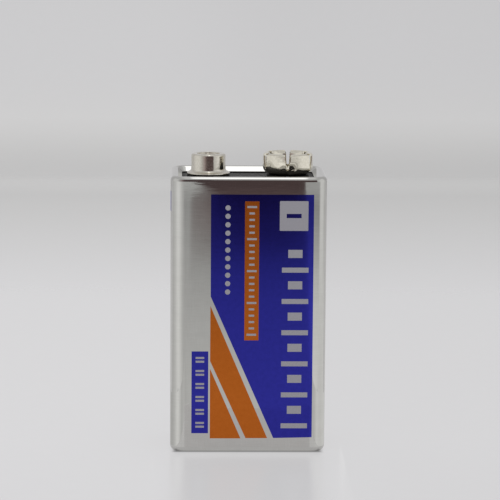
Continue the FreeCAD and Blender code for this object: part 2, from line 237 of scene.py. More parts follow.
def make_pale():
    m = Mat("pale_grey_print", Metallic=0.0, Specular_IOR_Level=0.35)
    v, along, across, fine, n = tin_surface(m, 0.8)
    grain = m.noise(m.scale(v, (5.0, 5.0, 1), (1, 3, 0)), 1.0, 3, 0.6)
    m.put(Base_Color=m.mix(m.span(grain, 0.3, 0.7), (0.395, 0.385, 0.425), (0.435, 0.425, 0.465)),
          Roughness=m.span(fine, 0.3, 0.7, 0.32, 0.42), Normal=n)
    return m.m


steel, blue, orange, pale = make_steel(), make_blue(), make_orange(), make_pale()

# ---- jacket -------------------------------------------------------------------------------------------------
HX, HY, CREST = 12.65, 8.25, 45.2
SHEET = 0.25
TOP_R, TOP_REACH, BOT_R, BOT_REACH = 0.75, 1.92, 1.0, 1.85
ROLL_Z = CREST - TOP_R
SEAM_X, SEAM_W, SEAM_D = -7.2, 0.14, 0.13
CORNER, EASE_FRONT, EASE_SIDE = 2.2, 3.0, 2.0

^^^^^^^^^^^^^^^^

PROBLEM REQUIREMENTS: Exactly reproduce the material above.

RESPONSE:
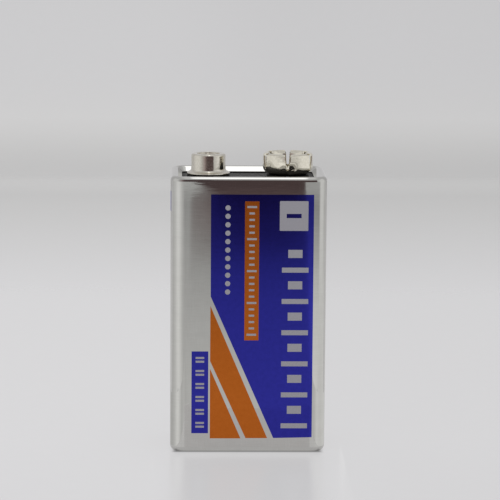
Continue the FreeCAD and Blender code for this object: part 2, from line 237 of scene.py. More parts follow.
def make_pale():
    m = Mat("pale_grey_print", Metallic=0.0, Specular_IOR_Level=0.35)
    v, along, across, fine, n = tin_surface(m, 0.8)
    grain = m.noise(m.scale(v, (5.0, 5.0, 1), (1, 3, 0)), 1.0, 3, 0.6)
    m.put(Base_Color=m.mix(m.span(grain, 0.3, 0.7), (0.395, 0.385, 0.425), (0.435, 0.425, 0.465)),
          Roughness=m.span(fine, 0.3, 0.7, 0.32, 0.42), Normal=n)
    return m.m


steel, blue, orange, pale = make_steel(), make_blue(), make_orange(), make_pale()

# ---- jacket -------------------------------------------------------------------------------------------------
HX, HY, CREST = 12.65, 8.25, 45.2
SHEET = 0.25
TOP_R, TOP_REACH, BOT_R, BOT_REACH = 0.75, 1.92, 1.0, 1.85
ROLL_Z = CREST - TOP_R
SEAM_X, SEAM_W, SEAM_D = -7.2, 0.14, 0.13
CORNER, EASE_FRONT, EASE_SIDE = 2.2, 3.0, 2.0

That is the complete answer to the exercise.